Lawyers with the Federal Trade Commission’s Competition Bureau say an administrative law judge was right to rule that 1-800 Contacts violated antitrust law by entering into agreements with rivals that restricted their ability to advertise on search engines. The attorneys are asking the agency to reject the contact lens retailer’s appeal of a finding issued last year by a judge who ruled that 1-800 Contacts’ efforts to restrict search advertising by competitors likely resulted in higher prices for consumers.
Video advertising platform Brandzooka unveils a self-serve ad platform for connected TV devices. Users choose a specific channel available through a streaming service like Sling TV, or a genre category like entertainment or sports, then Brandzooka looks for searches for inventory across different OTT bundles and standalone streaming services.
eBay appoints Jan Pedersen as vice president and chief scientist, artificial intelligence (AI), who will lead computer vision, natural language understanding, and machine learning, and use results to deliver new customer experiences.
Netflix inks a deal that brings Ryan Murphy, the creative guru behind “Glee,” “American Horror Story,” “American Crime Story,” and others, into its fold. Bidding for Murphy’s services was reportedly competitive, with Netflix’s main competitor, Amazon, also in the mix.
Bill Gates warns tech giants not to fight government oversight: “The companies need to be careful that they’re not … advocating things that would prevent government from being able to, under appropriate review, perform the type of functions that we’ve come to count on.”
Twitter begins streaming local TV stations’ broadcasts of breaking news events like the recent school shooting in Florida. “We’re continuing to work on new ways we can surface credible and relevant information to help people stay informed. By pairing live video with the conversation on Twitter, there is no faster way to see what’s happening in the world,” says Twitter video general manager Kayvon Beykpour.
A study by the Foresight Factory says 51 percent of consumers see data as essential to the smooth running of the modern economy. In 2012, that number was 38 percent.

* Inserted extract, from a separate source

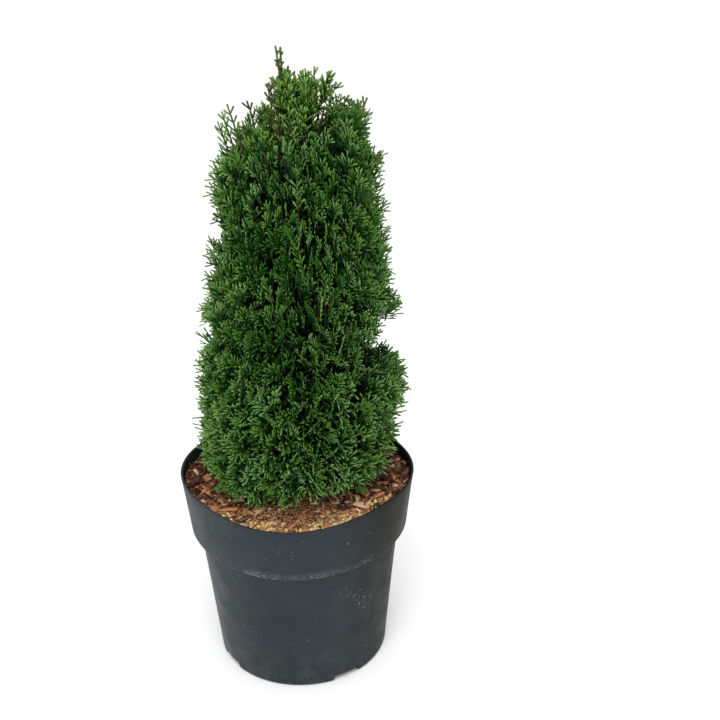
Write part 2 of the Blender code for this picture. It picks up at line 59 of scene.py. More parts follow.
# Light and floor
KEY_PLACE = (-0.10, -1.30, 1.90)
KEY_TARGET = (0, 0, 0.30)
KEY_SIZE = 1.2
KEY_POWER = 24
SKY_STRENGTH = 1.05
FLOOR_SIDE = 12.0
FLOOR_COLOURS = ((0.945, 0.945, 0.945), (0.960, 0.960, 0.960))

# Pot: the same driving sizes as the solid, with more sides and rounder edges
POT_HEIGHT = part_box("pot")[1][2]
RIM_RADIUS = 0.1007
COLLAR_FOOT_RADIUS = 0.0960
COLLAR_FOOT = 0.1310
BODY_TOP_RADIUS = 0.0888
FOOT_RADIUS = 0.0769
FOOT_RING_INNER = 0.0690
FOOT_ROUND = 0.0032
EDGE_ROUND = 0.0015
LIP_ROUND = 0.0006
WALL = 0.0020
FLOOR_HEIGHT = 0.0065
POT_SIDES = 192
POT_CREASE = 32
BODY_RINGS = 8
COLLAR_RINGS = 6
ARC_STEPS = 4
LOBES = 4
LOBE_REACH = 0.0028
LOBE_AZIMUTH = math.radians(-94)
NOTCH_AZIMUTH = math.radians(-58)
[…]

Baird analyst Colin Sebastian predicts Amazon will make $4 billion in 2018 from advertising. This would surpass Snapchat’s take from ads in 2017. Amazon’s ad business doesn’t disclose how much revenue it makes.
Google says its “Exchange Bidding” initiative has been working with OpenX (and other ad exchanges and publishers) to test a more transparent way of auctioning digital audience impressions in a way that boosts yield for publishers and effectiveness for advertisers. Google reports that the more than 200 publishers working with OpenX improved the yield on their programmatic ad sales by an average of 48 percent.
The New York Times’ Advertising & Marketing Solutions Group launches “perspective targeting,” which lets marketers to target their ads against content predicted to evoke specific emotions in readers, such as self-confidence or adventurousness.
Walmart introduces low-cost clothing brands to lure shoppers as Amazon gobbles up more apparel sales. The move is part of Walmart’s push to make its apparel business more streamlined and stylish – a response to consumers shifting more of their budgets to experiences such as travel and eating out, rather than clothing.
A new study from the Equality and Human Rights Commission (EHRC) says marketers are “living in the dark ages” when it comes to recruiting women. A third of employers in the industry agree that it’s reasonable to ask women about their plans to have children in the future during recruitment, and 46 percent say it’s reasonable to ask women if they have young children. Rebecca Hilsenrath, chief executive of the EHRC, described the findings as a “depressing reality” about how women and new mothers are viewed in the workplace.